Drink the Kool-Aid

Dave Wilton dave at WILTON.NET
Tue Mar 11 00:44:25 UTC 2003


> Two quick notes on this. For a while I was keeping
> track of New Economy backlash examples, and the
> implications of "drinking the Kool-Aid" was one.
> During the boom years, the connotation was not
> necessarily negative (even it seemed like it would
> have to be, given the Jim Jones thing). For example,
> Jim Clark, explaining how investors flocked to
> Netscape's stock after the profitless company's public
> offering, once said: "People started drinking my
> Kool-Aid." I don't think he meant to suggest that
> people were blindly following him to certain disaster
> (even if that's kind of what happened).

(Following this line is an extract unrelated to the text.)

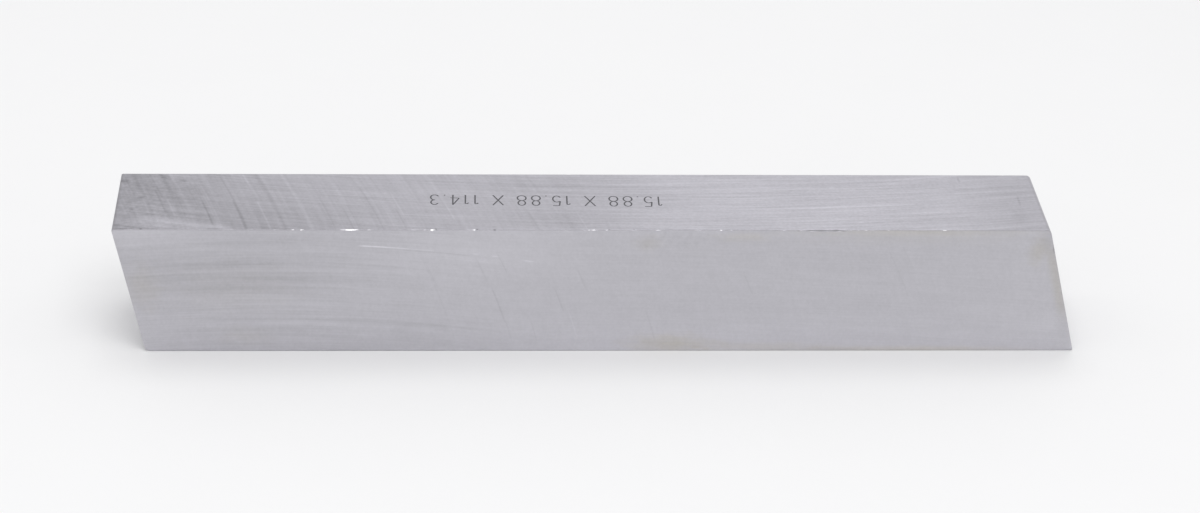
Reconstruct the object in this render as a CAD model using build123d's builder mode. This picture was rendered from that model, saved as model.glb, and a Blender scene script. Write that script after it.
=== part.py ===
"""A square lathe tool bit, ground all over and cut at a slant at both ends.

The bar lies on one long face. +X runs along it, +Y points to its back and +Z up.
The origin is under the middle of the bar, on the face that it lies on. Sizes are millimetres.
"""

from build123d import *

import os
from math import hypot, radians, tan

# Driving dimensions
section = 15.875  # width and height of the square bar, 5/8 inch
overall_length = 114.3  # between the two furthest tips before they are dulled, 4 1/2 inches
left_slant = 12.6  # degrees by which the left end leans out at its top
right_slant = 13.7  # degrees by which the right end leans out at its foot

# How far the corners are dulled, as fillet radii
sharp_tip_break = 0.22  # the left end's top edge and the right end's bottom edge
blunt_tip_break = 0.45  # the left end's bottom edge and the right end's top edge
outline_break = 0.12  # every edge of the front and back faces

# The shallow arched nick in the top front edge, as a round tool would leave it
nick_start = 23.3  # where it begins, from the middle of the bar
nick_end = 29.7  # where it ends
nick_on_top = 0.26  # how far it reaches onto the top face
nick_on_front = 0.18  # how far it reaches down the front face

# The four corners of the side view
left_top = -overall_length / 2
left_foot = left_top + section * tan(radians(left_slant))
right_foot = overall_length / 2
right_top = right_foot - section * tan(radians(right_slant))

# The nick's slope runs from its line on the front face to its line on the top face
nick_slope = hypot(nick_on_top, nick_on_front)
corner_above_slope = nick_on_top * nick_on_front / nick_slope
edge_above_slope = corner_above_slope - outline_break * (2**0.5 - 1)
half_nick = (nick_end - nick_start) / 2
nick_tool_radius = half_nick**2 / (2 * edge_above_slope) + edge_above_slope / 2
nick_tool_thickness = 2 * nick_slope  # so that it reaches past both lines
slope_middle = Vector(
    (nick_start + nick_end) / 2,
    (nick_on_top - section) / 2,
    section - nick_on_front / 2,
)
slope_along = Vector(0, nick_on_top, nick_on_front).normalized()
slope_outward = Vector(0, -nick_on_front, nick_on_top).normalized()


with BuildPart() as tool_bit:
    # The side view leans at both ends. Its corners are dulled first, the two blunt ones more.
    with BuildSketch(Plane.XZ) as side_view:
        with BuildLine():
            Polyline(
                (left_top, section),
                (left_foot, 0),
                (right_foot, 0),
                (right_top, section),
                close=True,
            )
        make_face()
        tips = side_view.vertices().sort_by(Axis.X)
        fillet([tips[0], tips[-1]], sharp_tip_break)
        blunt_corners = [
            side_view.vertices().sort_by_distance(corner)[0]
            for corner in ((left_foot, 0, 0), (right_top, section, 0))
        ]
        fillet(blunt_corners, blunt_tip_break)
    extrude(amount=section / 2, both=True)

    # The whole outline of the front face and of the back face is dulled.
    flanks = tool_bit.faces().filter_by(Axis.Y)
    fillet(flanks.edges(), outline_break)

    # The nick is what a round tool leaves when it leans on the top front edge.
    tool_place = Plane(
        origin=slope_middle + slope_outward * nick_tool_radius,
        x_dir=(1, 0, 0),
        z_dir=slope_along,
    )
    with Locations(tool_place):
        Cylinder(nick_tool_radius, nick_tool_thickness, mode=Mode.SUBTRACT)

tool_bit.part.label = "tool_bit"

os.makedirs("parts", exist_ok=True)
export_step(tool_bit.part, "parts/tool_bit.step")
print("tool radius of the nick", round(nick_tool_radius, 2))
print("top edge length", round(right_top - left_top, 3), "bottom", round(right_foot - left_foot, 3))
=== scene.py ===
from collections import namedtuple
from functools import partial, reduce
from inspect import signature
from itertools import cycle
from math import atan2, cos, hypot, radians, sin, tan

import bpy
from bpy.props import FloatProperty, FloatVectorProperty, IntProperty, PointerProperty, StringProperty
from mathutils import Matrix, Vector


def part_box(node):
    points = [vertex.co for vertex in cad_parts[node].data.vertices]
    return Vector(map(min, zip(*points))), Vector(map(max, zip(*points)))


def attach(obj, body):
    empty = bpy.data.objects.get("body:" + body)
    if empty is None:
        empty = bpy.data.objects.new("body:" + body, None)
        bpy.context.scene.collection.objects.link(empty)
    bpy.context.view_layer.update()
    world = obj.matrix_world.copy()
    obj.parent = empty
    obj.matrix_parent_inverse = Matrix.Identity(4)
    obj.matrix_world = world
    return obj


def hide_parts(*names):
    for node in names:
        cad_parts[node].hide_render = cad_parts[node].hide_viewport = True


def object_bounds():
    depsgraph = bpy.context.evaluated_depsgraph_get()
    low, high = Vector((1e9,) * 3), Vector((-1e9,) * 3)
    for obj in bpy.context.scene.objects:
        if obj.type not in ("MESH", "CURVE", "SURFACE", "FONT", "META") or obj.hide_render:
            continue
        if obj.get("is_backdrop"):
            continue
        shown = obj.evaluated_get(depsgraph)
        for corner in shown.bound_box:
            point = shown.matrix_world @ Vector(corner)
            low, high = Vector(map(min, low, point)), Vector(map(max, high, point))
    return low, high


bl_info = {
    "name": "Ground Lathe Tool Bit",
    "version": (1, 0, 0),
    "blender": (4, 5, 0),
    "location": "View3D > Sidebar > Tool Bit",
    "description": "Makes a square ground lathe tool bit with slanted ends, and a pale studio for it",
    "category": "Add Mesh",
}

MM = 0.001
BAR_NODE = "tool_bit"

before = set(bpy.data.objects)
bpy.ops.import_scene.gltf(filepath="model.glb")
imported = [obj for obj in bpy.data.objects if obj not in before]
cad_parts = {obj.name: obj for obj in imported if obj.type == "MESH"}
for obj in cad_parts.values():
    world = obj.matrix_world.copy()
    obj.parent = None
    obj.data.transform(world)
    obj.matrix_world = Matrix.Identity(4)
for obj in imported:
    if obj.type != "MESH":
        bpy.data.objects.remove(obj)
BOX_LOW, BOX_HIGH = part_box(BAR_NODE)
SECTION = BOX_HIGH.z - BOX_LOW.z


# Settings that a user would change


def amount(name, description, default, **limits):
    return FloatProperty(name=name, description=description, default=default, **limits)


def angle(name, description, degrees):
    return amount(name, description, radians(degrees), subtype="ANGLE")


def count(name, description, default, least=0):
    return IntProperty(name=name, description=description, default=default, min=least)


def colour(name, description, default):
    return FloatVectorProperty(
        name=name, description=description, default=default, subtype="COLOR", min=0, max=1
    )


length = partial(amount, unit="LENGTH")
share = partial(amount, subtype="FACTOR", min=0, max=1)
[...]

The term is always negative and cynical, although it is true that it doesn't
necessarily connote future disaster. It implies that the people who "drink"
are mindlessly following the leader. Right or wrong, that's not a positive
image. Clark is not displaying a high degree of respect for the stockholders
here.

Nor is it restricted to high-tech IPOs and I would disagree with the
specificity of the "believe in the stock" definition given in the referenced
article. Although it definitely is in the Silicon Valley slang lexicon (I've
heard and used it myself in this context), it has a wider usage. Several of
the early cites I've found are political references.

> Second: A reader at the time pointed out to me that
> Jim Jones actually served a Flav-R-Aid.

I'm not sure that's true. The accounts that seem most reliable specifically
state that the exact brand(s) used are not known with any certainty. Still,
conflation with the most popular brand was probably inevitable.